◆ TASK TO CARRY OUT: Transcribe the stretch of entries below from the line with "microcontroller();" through the line with "for node in", exactly and with both ends included; leave out all other lines.

◆ INFORMATION SHOWN:
<<<<
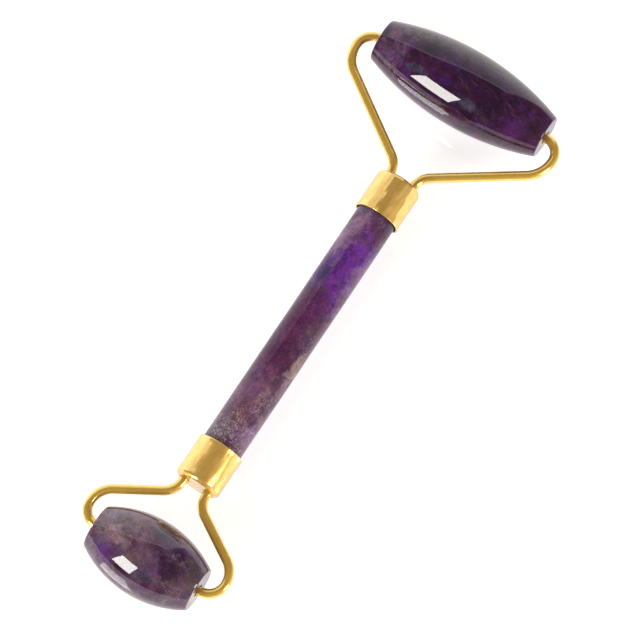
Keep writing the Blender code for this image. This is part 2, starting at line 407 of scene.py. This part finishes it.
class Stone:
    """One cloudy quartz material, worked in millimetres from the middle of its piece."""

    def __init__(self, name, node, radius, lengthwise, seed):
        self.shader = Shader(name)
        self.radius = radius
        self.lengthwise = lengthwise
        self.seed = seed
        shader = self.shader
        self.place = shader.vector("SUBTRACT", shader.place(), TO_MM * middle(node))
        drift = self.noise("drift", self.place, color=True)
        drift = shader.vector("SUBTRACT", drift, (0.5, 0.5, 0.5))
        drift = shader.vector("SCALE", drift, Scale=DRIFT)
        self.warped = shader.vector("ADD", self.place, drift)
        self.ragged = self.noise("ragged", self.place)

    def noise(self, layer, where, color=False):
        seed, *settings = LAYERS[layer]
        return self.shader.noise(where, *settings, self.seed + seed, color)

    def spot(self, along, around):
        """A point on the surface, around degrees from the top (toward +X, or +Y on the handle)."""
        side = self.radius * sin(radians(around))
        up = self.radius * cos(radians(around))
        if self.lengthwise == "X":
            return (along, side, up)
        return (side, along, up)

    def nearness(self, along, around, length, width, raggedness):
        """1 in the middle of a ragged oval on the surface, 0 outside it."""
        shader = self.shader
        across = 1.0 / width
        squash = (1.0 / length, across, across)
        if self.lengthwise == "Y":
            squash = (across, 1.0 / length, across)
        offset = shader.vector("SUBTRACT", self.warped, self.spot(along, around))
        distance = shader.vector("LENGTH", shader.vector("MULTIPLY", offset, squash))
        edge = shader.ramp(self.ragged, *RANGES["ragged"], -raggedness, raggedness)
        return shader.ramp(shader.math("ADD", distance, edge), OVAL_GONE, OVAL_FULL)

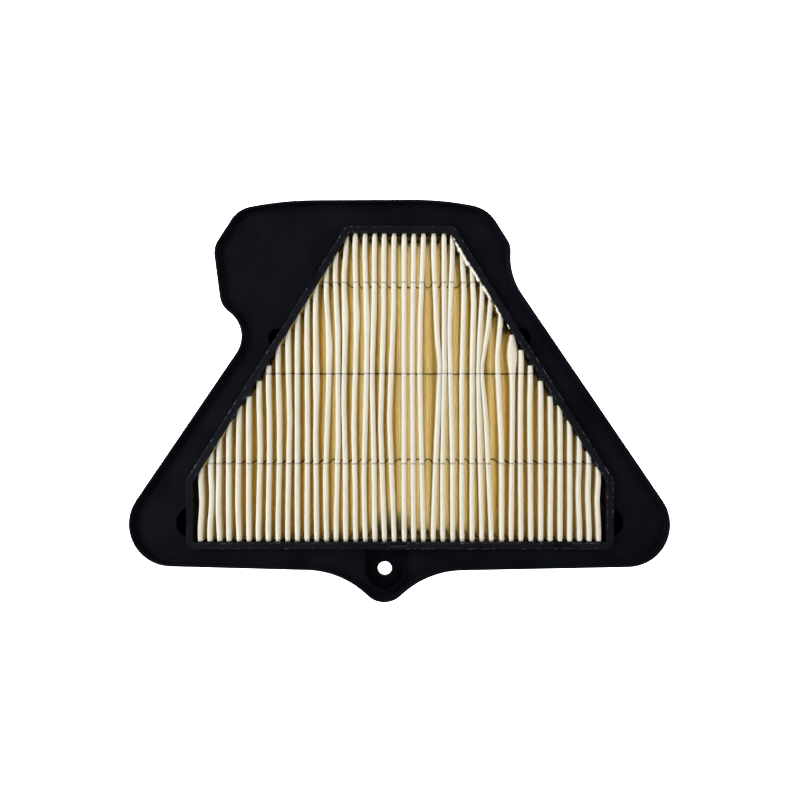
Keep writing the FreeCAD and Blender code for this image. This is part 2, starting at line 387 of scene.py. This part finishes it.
>>>>
<<<<
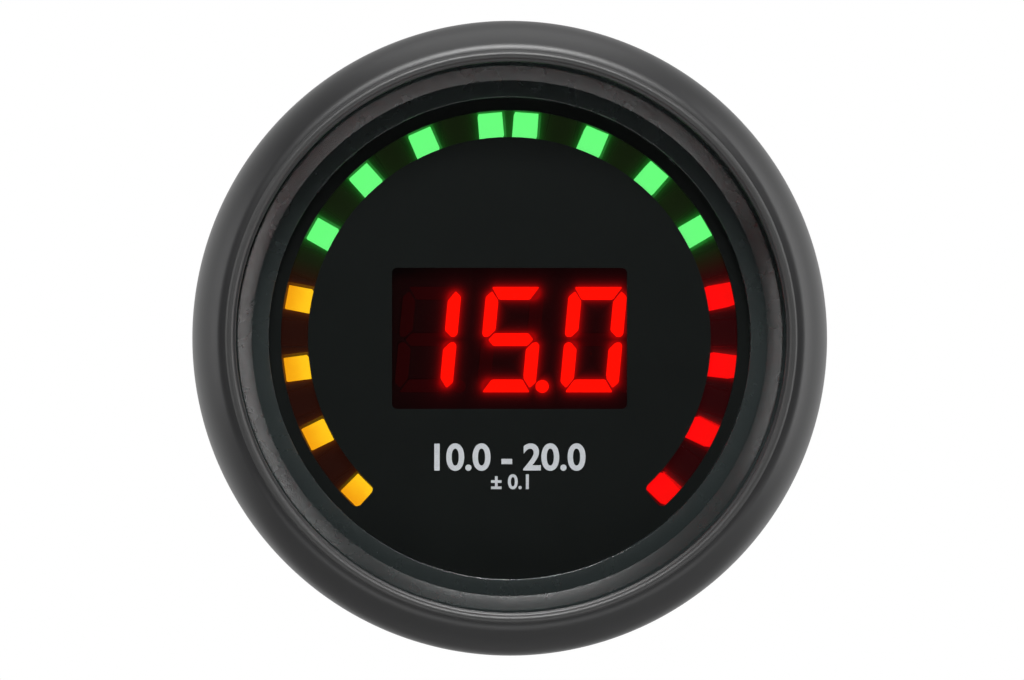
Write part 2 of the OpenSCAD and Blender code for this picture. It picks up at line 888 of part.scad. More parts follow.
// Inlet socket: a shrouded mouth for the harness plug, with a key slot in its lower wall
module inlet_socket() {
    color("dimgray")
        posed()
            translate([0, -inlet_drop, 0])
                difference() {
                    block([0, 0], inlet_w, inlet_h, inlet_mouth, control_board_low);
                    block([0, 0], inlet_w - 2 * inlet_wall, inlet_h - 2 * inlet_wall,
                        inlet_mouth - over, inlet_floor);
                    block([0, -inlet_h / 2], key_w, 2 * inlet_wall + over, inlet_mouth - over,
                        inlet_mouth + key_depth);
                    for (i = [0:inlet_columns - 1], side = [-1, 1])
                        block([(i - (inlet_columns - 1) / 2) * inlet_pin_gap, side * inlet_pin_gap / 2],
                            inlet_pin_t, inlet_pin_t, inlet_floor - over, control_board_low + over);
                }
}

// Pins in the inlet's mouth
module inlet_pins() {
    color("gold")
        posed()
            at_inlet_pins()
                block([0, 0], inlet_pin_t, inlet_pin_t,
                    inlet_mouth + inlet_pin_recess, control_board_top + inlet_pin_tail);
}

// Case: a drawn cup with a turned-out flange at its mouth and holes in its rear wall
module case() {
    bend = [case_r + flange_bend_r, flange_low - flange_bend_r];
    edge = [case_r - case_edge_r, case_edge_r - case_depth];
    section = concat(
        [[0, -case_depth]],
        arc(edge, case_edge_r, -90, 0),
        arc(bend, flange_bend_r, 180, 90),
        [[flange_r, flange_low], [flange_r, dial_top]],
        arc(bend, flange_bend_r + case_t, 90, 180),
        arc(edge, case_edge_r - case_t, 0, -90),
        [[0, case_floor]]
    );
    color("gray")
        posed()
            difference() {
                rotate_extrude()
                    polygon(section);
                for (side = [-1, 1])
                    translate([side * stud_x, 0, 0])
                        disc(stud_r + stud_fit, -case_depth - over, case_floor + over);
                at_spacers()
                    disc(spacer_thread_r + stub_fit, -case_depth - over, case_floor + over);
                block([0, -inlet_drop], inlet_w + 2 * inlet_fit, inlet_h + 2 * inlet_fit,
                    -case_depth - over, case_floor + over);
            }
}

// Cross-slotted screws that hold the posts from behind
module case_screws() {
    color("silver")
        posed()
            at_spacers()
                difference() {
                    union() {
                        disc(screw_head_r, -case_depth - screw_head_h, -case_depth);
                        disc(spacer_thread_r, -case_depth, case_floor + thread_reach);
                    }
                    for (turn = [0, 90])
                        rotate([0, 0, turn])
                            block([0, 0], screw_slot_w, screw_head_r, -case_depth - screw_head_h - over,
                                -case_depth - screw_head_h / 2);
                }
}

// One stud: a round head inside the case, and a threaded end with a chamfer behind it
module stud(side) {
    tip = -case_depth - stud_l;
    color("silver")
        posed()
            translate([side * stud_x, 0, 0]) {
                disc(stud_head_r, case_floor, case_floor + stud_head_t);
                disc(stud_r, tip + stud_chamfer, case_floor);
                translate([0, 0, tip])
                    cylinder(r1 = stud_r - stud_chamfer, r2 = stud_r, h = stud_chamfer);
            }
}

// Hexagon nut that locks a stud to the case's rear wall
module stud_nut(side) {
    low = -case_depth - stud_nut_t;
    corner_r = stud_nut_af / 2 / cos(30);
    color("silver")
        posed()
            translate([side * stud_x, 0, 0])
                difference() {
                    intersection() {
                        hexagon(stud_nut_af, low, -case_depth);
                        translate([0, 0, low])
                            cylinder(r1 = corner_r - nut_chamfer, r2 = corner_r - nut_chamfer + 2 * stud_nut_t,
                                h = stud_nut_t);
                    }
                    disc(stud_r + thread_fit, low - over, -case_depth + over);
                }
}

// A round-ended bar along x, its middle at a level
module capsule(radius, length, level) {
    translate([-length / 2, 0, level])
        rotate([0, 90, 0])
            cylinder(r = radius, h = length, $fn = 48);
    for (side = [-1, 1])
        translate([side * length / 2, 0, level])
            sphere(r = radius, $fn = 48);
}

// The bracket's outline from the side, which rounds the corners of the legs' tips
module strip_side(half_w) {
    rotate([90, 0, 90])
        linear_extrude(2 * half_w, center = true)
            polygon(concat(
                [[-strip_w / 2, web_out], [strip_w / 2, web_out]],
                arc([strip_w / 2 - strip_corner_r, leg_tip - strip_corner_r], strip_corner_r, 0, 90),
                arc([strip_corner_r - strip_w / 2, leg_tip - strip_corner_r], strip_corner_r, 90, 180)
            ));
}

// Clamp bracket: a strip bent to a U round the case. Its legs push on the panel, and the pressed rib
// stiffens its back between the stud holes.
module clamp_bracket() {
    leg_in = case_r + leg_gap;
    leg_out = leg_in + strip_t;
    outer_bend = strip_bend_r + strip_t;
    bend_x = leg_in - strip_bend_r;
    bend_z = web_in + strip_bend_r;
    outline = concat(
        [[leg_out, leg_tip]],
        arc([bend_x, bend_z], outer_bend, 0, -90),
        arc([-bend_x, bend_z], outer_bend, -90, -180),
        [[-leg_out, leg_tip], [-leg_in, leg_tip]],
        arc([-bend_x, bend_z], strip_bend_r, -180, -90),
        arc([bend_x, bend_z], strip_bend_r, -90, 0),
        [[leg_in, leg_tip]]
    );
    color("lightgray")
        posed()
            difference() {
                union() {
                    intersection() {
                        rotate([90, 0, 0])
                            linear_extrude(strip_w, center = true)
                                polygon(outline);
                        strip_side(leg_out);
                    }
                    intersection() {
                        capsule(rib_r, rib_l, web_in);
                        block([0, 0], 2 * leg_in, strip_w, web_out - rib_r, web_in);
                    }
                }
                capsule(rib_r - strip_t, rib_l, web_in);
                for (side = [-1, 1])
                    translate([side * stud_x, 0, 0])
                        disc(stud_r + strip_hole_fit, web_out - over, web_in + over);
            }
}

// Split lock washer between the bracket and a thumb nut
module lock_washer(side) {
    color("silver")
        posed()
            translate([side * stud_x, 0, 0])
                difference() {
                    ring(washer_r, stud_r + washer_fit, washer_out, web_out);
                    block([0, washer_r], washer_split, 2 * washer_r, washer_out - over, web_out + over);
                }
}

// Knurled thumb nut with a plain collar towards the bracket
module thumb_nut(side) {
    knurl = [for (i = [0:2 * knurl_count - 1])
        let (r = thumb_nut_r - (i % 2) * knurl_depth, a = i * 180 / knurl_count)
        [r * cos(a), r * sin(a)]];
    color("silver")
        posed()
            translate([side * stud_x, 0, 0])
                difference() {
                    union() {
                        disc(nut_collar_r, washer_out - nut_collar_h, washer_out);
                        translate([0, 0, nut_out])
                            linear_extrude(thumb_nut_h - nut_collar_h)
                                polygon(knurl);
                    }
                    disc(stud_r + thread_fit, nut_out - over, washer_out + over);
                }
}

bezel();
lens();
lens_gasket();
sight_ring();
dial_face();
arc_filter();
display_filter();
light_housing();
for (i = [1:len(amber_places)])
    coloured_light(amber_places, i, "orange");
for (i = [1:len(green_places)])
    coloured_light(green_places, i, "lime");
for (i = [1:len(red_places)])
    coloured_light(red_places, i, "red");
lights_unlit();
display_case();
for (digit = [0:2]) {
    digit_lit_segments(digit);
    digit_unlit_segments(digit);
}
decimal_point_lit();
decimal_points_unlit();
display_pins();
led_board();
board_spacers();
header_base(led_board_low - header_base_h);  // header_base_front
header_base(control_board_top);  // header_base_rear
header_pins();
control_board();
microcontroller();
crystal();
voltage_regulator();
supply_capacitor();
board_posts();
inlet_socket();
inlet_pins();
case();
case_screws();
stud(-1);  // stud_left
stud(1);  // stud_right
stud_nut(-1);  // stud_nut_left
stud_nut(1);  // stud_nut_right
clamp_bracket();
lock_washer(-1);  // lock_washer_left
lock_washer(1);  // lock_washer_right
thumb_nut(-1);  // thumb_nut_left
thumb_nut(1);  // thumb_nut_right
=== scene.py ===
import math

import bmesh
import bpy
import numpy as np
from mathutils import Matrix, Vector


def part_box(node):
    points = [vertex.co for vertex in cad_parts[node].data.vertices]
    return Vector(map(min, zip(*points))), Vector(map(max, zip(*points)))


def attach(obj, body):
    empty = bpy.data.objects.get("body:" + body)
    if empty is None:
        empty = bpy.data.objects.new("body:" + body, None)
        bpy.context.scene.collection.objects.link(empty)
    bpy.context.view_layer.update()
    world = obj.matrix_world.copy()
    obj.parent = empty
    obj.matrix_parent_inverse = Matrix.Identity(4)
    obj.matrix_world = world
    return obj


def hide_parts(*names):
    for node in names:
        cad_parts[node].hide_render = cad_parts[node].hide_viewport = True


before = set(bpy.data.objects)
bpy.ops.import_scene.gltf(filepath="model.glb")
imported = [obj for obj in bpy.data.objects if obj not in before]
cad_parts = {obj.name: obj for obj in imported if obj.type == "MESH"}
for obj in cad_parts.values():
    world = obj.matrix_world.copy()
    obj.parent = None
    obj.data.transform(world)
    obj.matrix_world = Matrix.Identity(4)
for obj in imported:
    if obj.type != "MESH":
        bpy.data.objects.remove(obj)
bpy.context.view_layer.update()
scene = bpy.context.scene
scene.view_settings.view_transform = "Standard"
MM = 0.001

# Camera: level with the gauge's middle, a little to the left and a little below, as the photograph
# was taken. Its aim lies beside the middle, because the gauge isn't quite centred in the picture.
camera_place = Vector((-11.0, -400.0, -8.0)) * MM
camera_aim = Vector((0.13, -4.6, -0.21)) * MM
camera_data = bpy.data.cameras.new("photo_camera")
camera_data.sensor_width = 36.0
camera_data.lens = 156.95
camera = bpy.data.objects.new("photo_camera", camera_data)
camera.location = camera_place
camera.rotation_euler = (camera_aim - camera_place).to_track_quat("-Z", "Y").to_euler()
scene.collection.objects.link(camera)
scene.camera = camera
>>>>
◆ EXERCISE RESULT:
microcontroller();
crystal();
voltage_regulator();
supply_capacitor();
board_posts();
inlet_socket();
inlet_pins();
case();
case_screws();
stud(-1);  // stud_left
stud(1);  // stud_right
stud_nut(-1);  // stud_nut_left
stud_nut(1);  // stud_nut_right
clamp_bracket();
lock_washer(-1);  // lock_washer_left
lock_washer(1);  // lock_washer_right
thumb_nut(-1);  // thumb_nut_left
thumb_nut(1);  // thumb_nut_right
=== scene.py ===
import math

import bmesh
import bpy
import numpy as np
from mathutils import Matrix, Vector


def part_box(node):
    points = [vertex.co for vertex in cad_parts[node].data.vertices]
    return Vector(map(min, zip(*points))), Vector(map(max, zip(*points)))


def attach(obj, body):
    empty = bpy.data.objects.get("body:" + body)
    if empty is None:
        empty = bpy.data.objects.new("body:" + body, None)
        bpy.context.scene.collection.objects.link(empty)
    bpy.context.view_layer.update()
    world = obj.matrix_world.copy()
    obj.parent = empty
    obj.matrix_parent_inverse = Matrix.Identity(4)
    obj.matrix_world = world
    return obj


def hide_parts(*names):
    for node in names:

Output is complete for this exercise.